The book supports these core arguments through analysis based on 111 interviews, secondary literature, and former white farmer survey evidence. Laurie adds to this already strong evidence base an impressive mapping of 21,491 observations relating to the preponderance of violence across Zimbabwe between 2000 and 2008. The result is a detailed analysis of motivating factors, including land demands from liberation war veterans, which, the book argues, were not a major concern among even rural Zimbabweans. The book outlines the central role of mobilized war veterans in the land seizures, showing how they were able to ‘stand up to the president’ on the strength of support from other war veterans located in the state's security sectors (Chapter 2). Also, Laurie argues that war veterans could drag a reluctant Mugabe along because they constituted a critical component of ZANU-PF's traditional rural support base, and were the custodians of ZANU-PF's and Mugabe's claim to legitimacy.

Laurie also exposes the extent, type, spread and logics behind the deployment of violence and coercion during the land seizure period. He finds that, while aggression was prevalent, the tipping point was often not the result of acute violence. The decision made by white farmers to abandon farms, despite emotional and financial ties, Laurie argues, was the cumulative effect of intimidation (jambanja), which caused chronic vulnerability (Chapters 6 and 7), and financial calculations informed by this vulnerability (Chapter 8).

The book outlines the effects of bonds of fear (from violence) and the seizures (in general) on two levels. Firstly, it analyses the local and personal political economies of white farmers (loss of investment and property), of farm workers (loss of work and often shelter), and of rural livelihoods (disruption of value chains). Secondly, it looks at the macro-level, showing how the seizures exacerbated the economic crisis of the 2000s, leading to a downturn in agricultural production and GDP, and also to a transition from professional commercial farming to agricultural patronage.

Laurie's primary thesis – that ZANU-PF operated first and foremost in its own interests and railroaded the economy towards this end – is not new in the literature on Zimbabwe's land reform, state and electoral politics post-2000. Nonetheless, Laurie, through his mixed-methods approach, brings to bear on these arguments rich empirical evidence on an impressive – possibly unprecedented – scale in the literature on the contentious politics of land reform in Zimbabwe. The book is a thick analytic description of Zimbabwe's land reform. Its downside is that, despite the enormous volume of evidence, the narrative is seldom theoretically grounded.
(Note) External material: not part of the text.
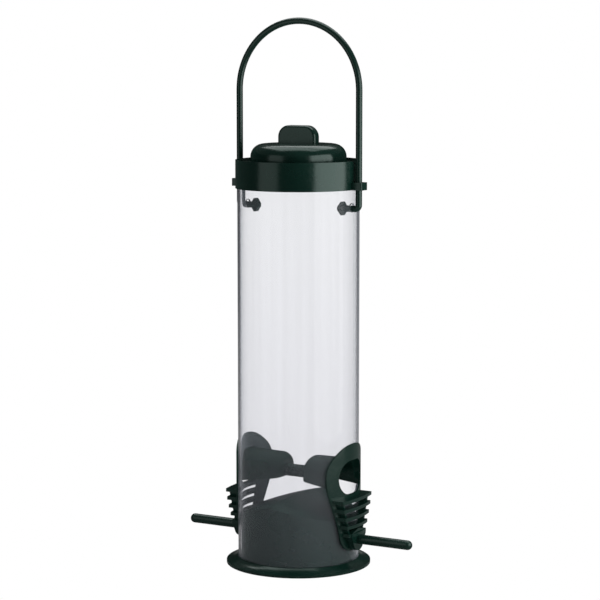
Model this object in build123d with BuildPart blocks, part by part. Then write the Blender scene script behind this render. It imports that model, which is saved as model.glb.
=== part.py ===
from build123d import *
import math
import os

# Hanging tube feeder for wild birds, with two feeding ports.
# Frame: millimetres, +Z up, origin at the centre of the base's underside.
# The two ports face +X and -X; the handle's wire stands in the XZ plane.

os.makedirs("parts", exist_ok=True)

# ---- driving dimensions ------------------------------------------------------------------

# how far a cutting shape runs past the piece that it cuts
OVERRUN = 2.0

# clear seed tube
TUBE_R = 31.2
TUBE_WALL = 1.2
TUBE_BORE_R = TUBE_R - TUBE_WALL
TUBE_FOOT_Z = 3.7
TUBE_TOP_Z = 205.2
TUBE_CUT_GAP = 0.3
TUBE_CUT_R = 9.9

# base: round foot, plug inside the tube, seed ramp on top of the plug
FOOT_R = 37.3
FOOT_RIM = 1.3
FOOT_SKIN = 1.5
FOOT_MID_OUT = 0.4
FOOT_MID_UP = 0.7
SEAT_LIP = 0.5
PLUG_R = 29.5
PLUG_BAND_R = 29.8
PLUG_BAND_Z = 6.1
PLUG_WALL = 1.6
RIDGE_Z = 35.9
RIDGE_ARC_R = 198.0
RAMP_SLOPE = 0.22
RAMP_CURVE = 0.0042
RIDGE_SPREAD = 26.0

# feeding ports
PORT_GAP = 0.1
PLATE_IN_R = TUBE_R + PORT_GAP
PLATE_T = 0.9
PLATE_OUT_R = PLATE_IN_R + PLATE_T
PLATE_TOP_Z = 65.0
PLATE_LOW_Z = 9.6
PLATE_EDGE = 0.35
MOUTH_Z = 47.8
MOUTH_R = 8.8
MOUTH_HALF_STEP = 3.3
MOUTH_PROUD = 0.25
THROAT_R = 7.7
THROAT_X = 27.0

# hood that keeps the seed off the feeding hole, inside the tube
HOOD_WALL = 1.2
HOOD_MOUTH_HALF = 12.0
HOOD_MOUTH_TOP = 57.2
HOOD_MOUTH_LOW = 41.4
HOOD_END_X = 6.8
HOOD_END_HALF = 10.0
HOOD_END_TOP = 56.8
HOOD_END_LOW = 44.7
HOOD_ROUND = 4.2
HOOD_ARCH = 9.0
HOOD_INNER_DROP = 8.0
HOOD_LET_IN = PLATE_T / 3

# drain grille below the hole
SLAT_Z = (36.7, 32.2, 27.7, 23.2, 18.7)
SLAT_HALF = (15.4, 14.3, 12.7, 10.9, 9.2)
SLAT_T = 1.7
SLAT_CORNER_X = 34.6
SLAT_BOW = 1.6
WEB_T = 1.3
WEB_INSET = 1.5
WEB_FRONT_X = 33.6
WINDOW_LOW_Z = SLAT_Z[-1]
GRILLE_LET_IN = PLATE_T / 4

# perches
PERCH_Z = 15.6
PERCH_R = 2.45
PERCH_TIP_X = 65.6
SPIGOT_R = 1.9
SPIGOT_END_X = 20.0
SPIGOT_CHAMFER = 0.5
BOSS_R = 5.8
BOSS_FACE_X = 35.4
SOCKET_R = 4.2
SOCKET_END_X = 18.5
PUSH_GAP = 0.1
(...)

Laurie argues that no model informed the seizures; therefore the seizures were happenstance based on contingent factors. This limits the book's explanatory power to this one case – Zimbabwe – which, he argues correctly, should not be lauded as a model for other case study countries.

Other challenges stem from the book's holistic national outlook; while giving the reader a good overview, this is likely to subsume significant variation at the local level, which has been revealed by other in-depth work focusing on smaller subnational units. Also, the use of national aggregate economic indicators for the period from 2000 to 2008 does not sufficiently support the argument that Zimbabwe's economic downturn was caused solely by land seizures, as the downturn had begun before the seizures. The slump in agro-production could also be a natural corollary of such shocks and fundamental transitions in land ownership, with the real effects becoming visible only after a much longer time than the book covers.

However, the book adds empirical value to extant literature on Zimbabwe's land reform, and places politics back at the centre, at a time when other scholars are focusing on production levels, new class formation, and the changed social base. Its unravelling of the relations and co-dependencies between ZANU-PF and war veterans, and how these have assisted ZANU-PF's hold on power, makes the book a useful resource for readers grappling with Zimbabwe's politics today – especially given ongoing antagonisms within ZANU-PF, which are testing ties between ZANU-PF, Mugabe and war veterans, who, once again, are ‘standing up to the president’.